Right next door is the Sterling Memorial Library, Yale’s largest library. Take your time with this stunner, because it houses over 2.5 million books across 14 floors. If it reminds you of a cathedral, that was the intent: the architectural style is Collegiate Gothic, complete with side chapels and stained glass windows.
Head down the street from Yale and grab some lunch at the bright and airy Atticus Bookstore Cafe, where they serve breakfast all day (as is right and proper) and provide some delicious looking sandwiches.
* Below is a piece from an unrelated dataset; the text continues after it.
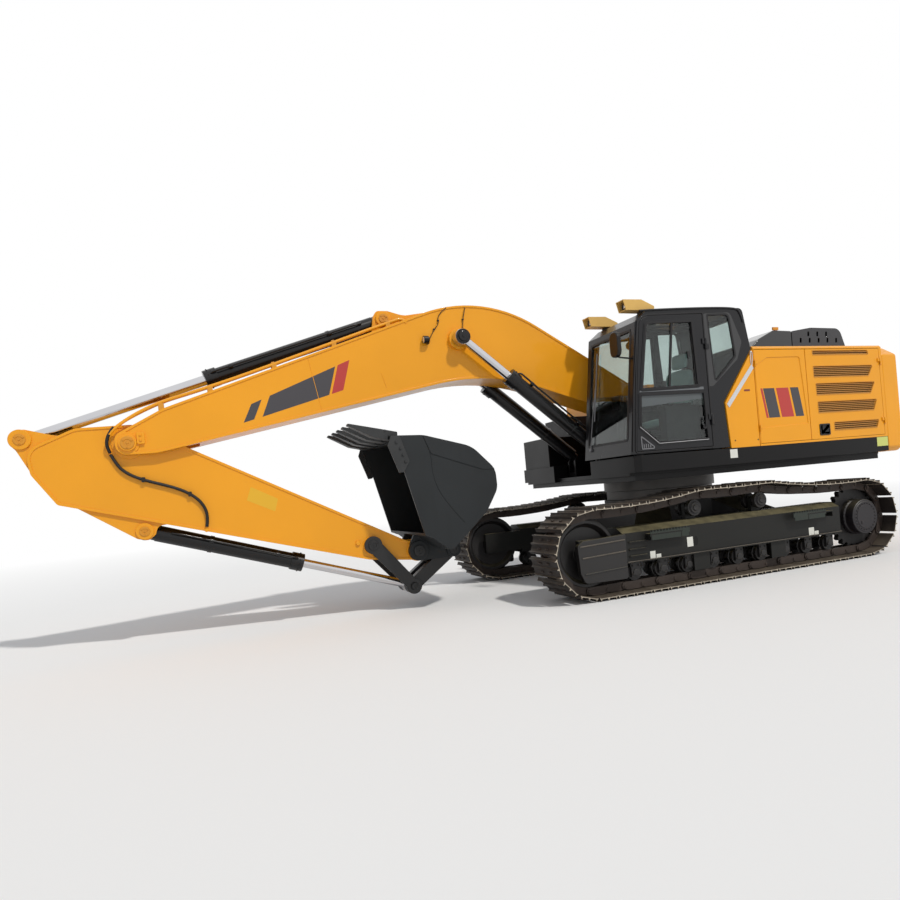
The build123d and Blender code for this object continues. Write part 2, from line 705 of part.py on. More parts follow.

Then, check out their vast selection of books and bookish swag.
Walk across York Street, because your next bookstore is practically next door: The Book Trader Cafe is a used bookstore that specializes in academic and art books, but you can find a lot more while you’re here. Grab a coffee at their cafe and a baked good while you’re at it!
In just under two hours, you’ll be in New York City, and reader, I hope you’ve allocated enough time to really soak in the literary history here. Get ready for some book nerdery shenanigans that I can’t even map out successfully because there’s so many of them. Naturally, I can’t list every amazing bookish place NYC has to offer, and I’ve intentionally left off The Strand because it’s a cultural institution at this point and a given for a visit. Let’s look at some other amazing bookish places in NYC!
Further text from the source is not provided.